**What to do**
Write each line out again exactly as written.

**Information provided**
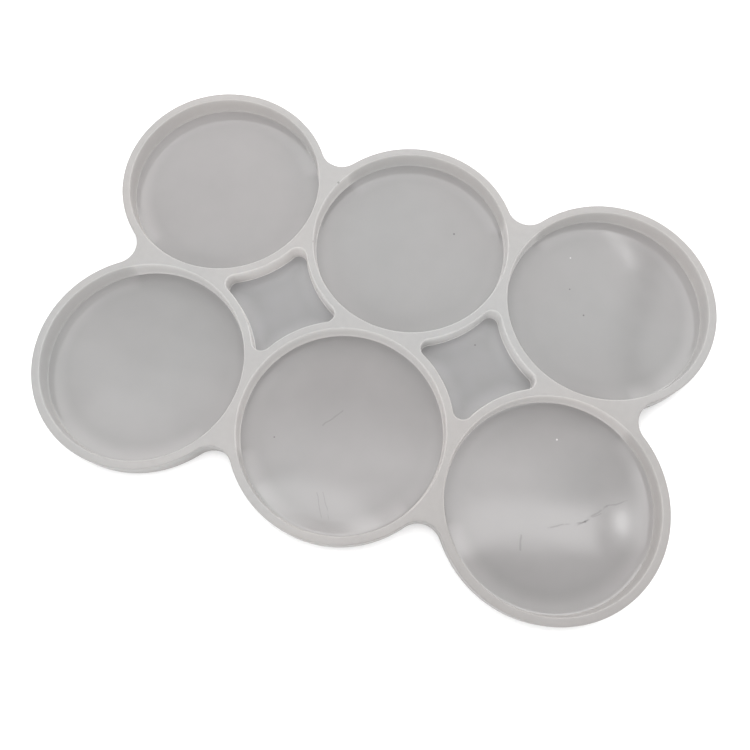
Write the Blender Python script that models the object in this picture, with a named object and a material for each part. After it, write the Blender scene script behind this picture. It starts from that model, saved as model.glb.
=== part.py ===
"""A six-cup silicone mould for casting round resin coasters.

The real mould is one soft casting. Here it is built as the regions that the casting is
made of: six cup walls, six cup floors, and two star-shaped pockets between the cups,
whose floors are halved where the mould folds. Two rows of three cups lie either side
of the fold line, which is the X axis. Metres, +Z up, the origin under the middle.
"""

import math

import bmesh
import bpy

# Driving dimensions.
CUP_DIAMETER = 0.100
CUP_DEPTH = 0.010
FLOOR_THICKNESS = 0.002
RING_WALL = 0.0044
WEB_BETWEEN_COLUMNS = 0.0044
WEB_BETWEEN_ROWS = 0.0044
POCKET_FILLET = 0.0048
NOTCH_FILLET = 0.011
RIM_CHAMFER = 0.0006
GAP = 0.0003

# Smoothness of the round edges.
CIRCLE_STEPS = 72
FILLET_STEPS = 7
SHARP_ANGLE = math.radians(30)

# Worked out from the driving dimensions.
CUP_RADIUS = CUP_DIAMETER / 2
RING_RADIUS = CUP_RADIUS + RING_WALL
HEIGHT = CUP_DEPTH + FLOOR_THICKNESS
HALF_COLUMN = CUP_RADIUS + WEB_BETWEEN_COLUMNS / 2
HALF_ROW = CUP_RADIUS + WEB_BETWEEN_ROWS / 2

# Which column or row a piece is in, counted from the middle of the mould.
COLUMNS = {"left": -1, "middle": 0, "right": 1}
ROWS = {"back": 1, "front": -1}
POCKET_SIDES = {"left": -1, "right": 1}


def clear_scene():
    for thing in list(bpy.data.objects):
        bpy.data.objects.remove(thing, do_unlink=True)


def silicone(name, colour, roughness):
    """A white silicone finish: satin on the walls, shiny on the floors."""
    material = bpy.data.materials.new(name)
    material.use_nodes = True
    shader = material.node_tree.nodes["Principled BSDF"]
    shader.inputs["Base Color"].default_value = (*colour, 1.0)
    shader.inputs["Roughness"].default_value = roughness
    shader.inputs["Metallic"].default_value = 0.0
    return material


def row_hub(name):
    """An empty on the fold line that carries one row of the mould."""
    hub = bpy.data.objects.new(name, None)
    bpy.context.collection.objects.link(hub)
    return hub


def place(name, shape, material, hub, centre):
    """Turns the finished shape into a named object on its row's hub."""
    bmesh.ops.recalc_face_normals(shape, faces=shape.faces)
    mesh = bpy.data.meshes.new(name)
    shape.to_mesh(mesh)
    shape.free()
    mesh.shade_smooth()
    mesh.set_sharp_from_angle(angle=SHARP_ANGLE)
    mesh.materials.append(material)
    piece = bpy.data.objects.new(name, mesh)
    piece.parent = hub
    piece.location = (*centre, 0.0)
    bpy.context.collection.objects.link(piece)


def on_circle(centre, radius, angle):
    return (centre[0] + radius * math.cos(angle), centre[1] + radius * math.sin(angle))


def arc(centre, radius, start, end, steps):
    """Points from one angle to the other, in whichever direction that is."""
    step = (end - start) / steps
    return [on_circle(centre, radius, start + step * index) for index in range(steps + 1)]


def turned(points, angle):
    """The points turned about the cup's axis."""
    cosine, sine = math.cos(angle), math.sin(angle)
    return [(x * cosine - y * sine, x * sine + y * cosine) for x, y in points]


def circle(radius):
    return arc((0.0, 0.0), radius, 0.0, 2 * math.pi, CIRCLE_STEPS)[:-1]


def fillet_reach(ring_radius, fillet, half_pitch):
    """How far a fillet's centre lies along the mid-plane from the line through two cups.

    The fillet touches the rings of both cups, so its centre is one ring radius plus one
    fillet radius from each cup's centre.
    """
    return math.sqrt((ring_radius + fillet) ** 2 - half_pitch**2)


def joined_side(half_pitch, fillet_before, fillet_after):
    """The outline of a ring where it grows into its neighbour at +X, counterclockwise.

    It leaves the ring along one fillet, runs up the mid-plane between the two cups,
    half a gap short of it, and returns to the ring along the other fillet. It comes
    with the two angles at which it leaves and joins the ring.
    """
    reach_before = fillet_reach(RING_RADIUS, fillet_before, half_pitch)
    reach_after = fillet_reach(RING_RADIUS, fillet_after, half_pitch)
    touch_before = math.atan2(reach_before, half_pitch)
    touch_after = math.atan2(reach_after, half_pitch)
    trim_before = math.asin(GAP / 2 / fillet_before)
    trim_after = math.asin(GAP / 2 / fillet_after)
    quarter = math.pi / 2
    points = arc(
        (half_pitch, -reach_before),
        fillet_before,
        math.pi - touch_before,
        quarter + trim_before,
        FILLET_STEPS,
    )
    points += arc(
        (half_pitch, reach_after),
        fillet_after,
        -quarter - trim_after,
        touch_after - math.pi,
        FILLET_STEPS,
    )
    return points, -touch_before, touch_after


def has_cup(column, row):
    return abs(column) <= 1 and abs(row) == 1


def corner_fillet(column, row, corner):
    """A corner between four cups is part of a pocket, and any other is a notch."""
    x_side, y_side = corner
    in_pocket = has_cup(column + x_side, row) and has_cup(column, row + 2 * y_side)
    return POCKET_FILLET if in_pocket else NOTCH_FILLET


def joined_sides(column, row):
    """Each side of a cup that has a neighbour: where it leaves the ring, its points, where it joins."""
    sides = []
    for quarter, (across, along) in enumerate(((1, 0), (0, 1), (-1, 0), (0, -1))):
        if not has_cup(column + across, row + 2 * along):
            continue
        angle = quarter * math.pi / 2
        half_pitch = HALF_COLUMN if across else HALF_ROW
        before = corner_fillet(column, row, (across + along, along - across))
        after = corner_fillet(column, row, (across - along, along + across))
        points, leaves, joins = joined_side(half_pitch, before, after)
        sides.append((angle + leaves, turned(points, angle), angle + joins))
    return sides


def wall_outline(column, row):
    """The outside of one cup's wall, counterclockwise about the cup's own axis."""
    full_turn = 2 * math.pi
    sides = joined_sides(column, row)
    outline = []
    for index, (_, points, joins) in enumerate(sides):
        leaves = sides[(index + 1) % len(sides)][0]
        if leaves <= joins:
            leaves += full_turn
        steps = max(1, round((leaves - joins) / full_turn * CIRCLE_STEPS))
        outline += points
        outline += arc((0.0, 0.0), RING_RADIUS, joins, leaves, steps)[1:-1]
    return outline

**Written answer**
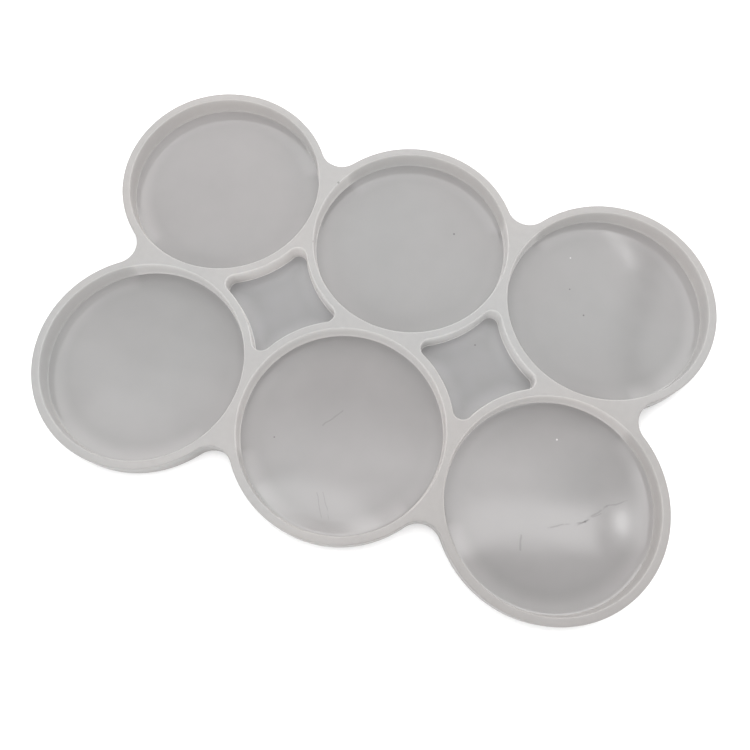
Write the Blender Python script that models the object in this picture, with a named object and a material for each part. After it, write the Blender scene script behind this picture. It starts from that model, saved as model.glb.
=== part.py ===
"""A six-cup silicone mould for casting round resin coasters.

The real mould is one soft casting. Here it is built as the regions that the casting is
made of: six cup walls, six cup floors, and two star-shaped pockets between the cups,
whose floors are halved where the mould folds. Two rows of three cups lie either side
of the fold line, which is the X axis. Metres, +Z up, the origin under the middle.
"""

import math

import bmesh
import bpy

# Driving dimensions.
CUP_DIAMETER = 0.100
CUP_DEPTH = 0.010
FLOOR_THICKNESS = 0.002
RING_WALL = 0.0044
WEB_BETWEEN_COLUMNS = 0.0044
WEB_BETWEEN_ROWS = 0.0044
POCKET_FILLET = 0.0048
NOTCH_FILLET = 0.011
RIM_CHAMFER = 0.0006
GAP = 0.0003

# Smoothness of the round edges.
CIRCLE_STEPS = 72
FILLET_STEPS = 7
SHARP_ANGLE = math.radians(30)

# Worked out from the driving dimensions.
CUP_RADIUS = CUP_DIAMETER / 2
RING_RADIUS = CUP_RADIUS + RING_WALL
HEIGHT = CUP_DEPTH + FLOOR_THICKNESS
HALF_COLUMN = CUP_RADIUS + WEB_BETWEEN_COLUMNS / 2
HALF_ROW = CUP_RADIUS + WEB_BETWEEN_ROWS / 2

# Which column or row a piece is in, counted from the middle of the mould.
COLUMNS = {"left": -1, "middle": 0, "right": 1}
ROWS = {"back": 1, "front": -1}
POCKET_SIDES = {"left": -1, "right": 1}


def clear_scene():
    for thing in list(bpy.data.objects):
        bpy.data.objects.remove(thing, do_unlink=True)


def silicone(name, colour, roughness):
    """A white silicone finish: satin on the walls, shiny on the floors."""
    material = bpy.data.materials.new(name)
    material.use_nodes = True
    shader = material.node_tree.nodes["Principled BSDF"]
    shader.inputs["Base Color"].default_value = (*colour, 1.0)
    shader.inputs["Roughness"].default_value = roughness
    shader.inputs["Metallic"].default_value = 0.0
    return material


def row_hub(name):
    """An empty on the fold line that carries one row of the mould."""
    hub = bpy.data.objects.new(name, None)
    bpy.context.collection.objects.link(hub)
    return hub


def place(name, shape, material, hub, centre):
    """Turns the finished shape into a named object on its row's hub."""
    bmesh.ops.recalc_face_normals(shape, faces=shape.faces)
    mesh = bpy.data.meshes.new(name)
    shape.to_mesh(mesh)
    shape.free()
    mesh.shade_smooth()
    mesh.set_sharp_from_angle(angle=SHARP_ANGLE)
    mesh.materials.append(material)
    piece = bpy.data.objects.new(name, mesh)
    piece.parent = hub
    piece.location = (*centre, 0.0)
    bpy.context.collection.objects.link(piece)


def on_circle(centre, radius, angle):
    return (centre[0] + radius * math.cos(angle), centre[1] + radius * math.sin(angle))


def arc(centre, radius, start, end, steps):
    """Points from one angle to the other, in whichever direction that is."""
    step = (end - start) / steps
    return [on_circle(centre, radius, start + step * index) for index in range(steps + 1)]


def turned(points, angle):
    """The points turned about the cup's axis."""
    cosine, sine = math.cos(angle), math.sin(angle)
    return [(x * cosine - y * sine, x * sine + y * cosine) for x, y in points]


def circle(radius):
    return arc((0.0, 0.0), radius, 0.0, 2 * math.pi, CIRCLE_STEPS)[:-1]


def fillet_reach(ring_radius, fillet, half_pitch):
    """How far a fillet's centre lies along the mid-plane from the line through two cups.

    The fillet touches the rings of both cups, so its centre is one ring radius plus one
    fillet radius from each cup's centre.
    """
    return math.sqrt((ring_radius + fillet) ** 2 - half_pitch**2)


def joined_side(half_pitch, fillet_before, fillet_after):
    """The outline of a ring where it grows into its neighbour at +X, counterclockwise.

    It leaves the ring along one fillet, runs up the mid-plane between the two cups,
    half a gap short of it, and returns to the ring along the other fillet. It comes
    with the two angles at which it leaves and joins the ring.
    """
    reach_before = fillet_reach(RING_RADIUS, fillet_before, half_pitch)
    reach_after = fillet_reach(RING_RADIUS, fillet_after, half_pitch)
    touch_before = math.atan2(reach_before, half_pitch)
    touch_after = math.atan2(reach_after, half_pitch)
    trim_before = math.asin(GAP / 2 / fillet_before)
    trim_after = math.asin(GAP / 2 / fillet_after)
    quarter = math.pi / 2
    points = arc(
        (half_pitch, -reach_before),
        fillet_before,
        math.pi - touch_before,
        quarter + trim_before,
        FILLET_STEPS,
    )
    points += arc(
        (half_pitch, reach_after),
        fillet_after,
        -quarter - trim_after,
        touch_after - math.pi,
        FILLET_STEPS,
    )
    return points, -touch_before, touch_after


def has_cup(column, row):
    return abs(column) <= 1 and abs(row) == 1


def corner_fillet(column, row, corner):
    """A corner between four cups is part of a pocket, and any other is a notch."""
    x_side, y_side = corner
    in_pocket = has_cup(column + x_side, row) and has_cup(column, row + 2 * y_side)
    return POCKET_FILLET if in_pocket else NOTCH_FILLET


def joined_sides(column, row):
    """Each side of a cup that has a neighbour: where it leaves the ring, its points, where it joins."""
    sides = []
    for quarter, (across, along) in enumerate(((1, 0), (0, 1), (-1, 0), (0, -1))):
        if not has_cup(column + across, row + 2 * along):
            continue
        angle = quarter * math.pi / 2
        half_pitch = HALF_COLUMN if across else HALF_ROW
        before = corner_fillet(column, row, (across + along, along - across))
        after = corner_fillet(column, row, (across - along, along + across))
        points, leaves, joins = joined_side(half_pitch, before, after)
        sides.append((angle + leaves, turned(points, angle), angle + joins))
    return sides


def wall_outline(column, row):
    """The outside of one cup's wall, counterclockwise about the cup's own axis."""
    full_turn = 2 * math.pi
    sides = joined_sides(column, row)
    outline = []
    for index, (_, points, joins) in enumerate(sides):
        leaves = sides[(index + 1) % len(sides)][0]
        if leaves <= joins:
            leaves += full_turn
        steps = max(1, round((leaves - joins) / full_turn * CIRCLE_STEPS))
        outline += points
        outline += arc((0.0, 0.0), RING_RADIUS, joins, leaves, steps)[1:-1]
    return outline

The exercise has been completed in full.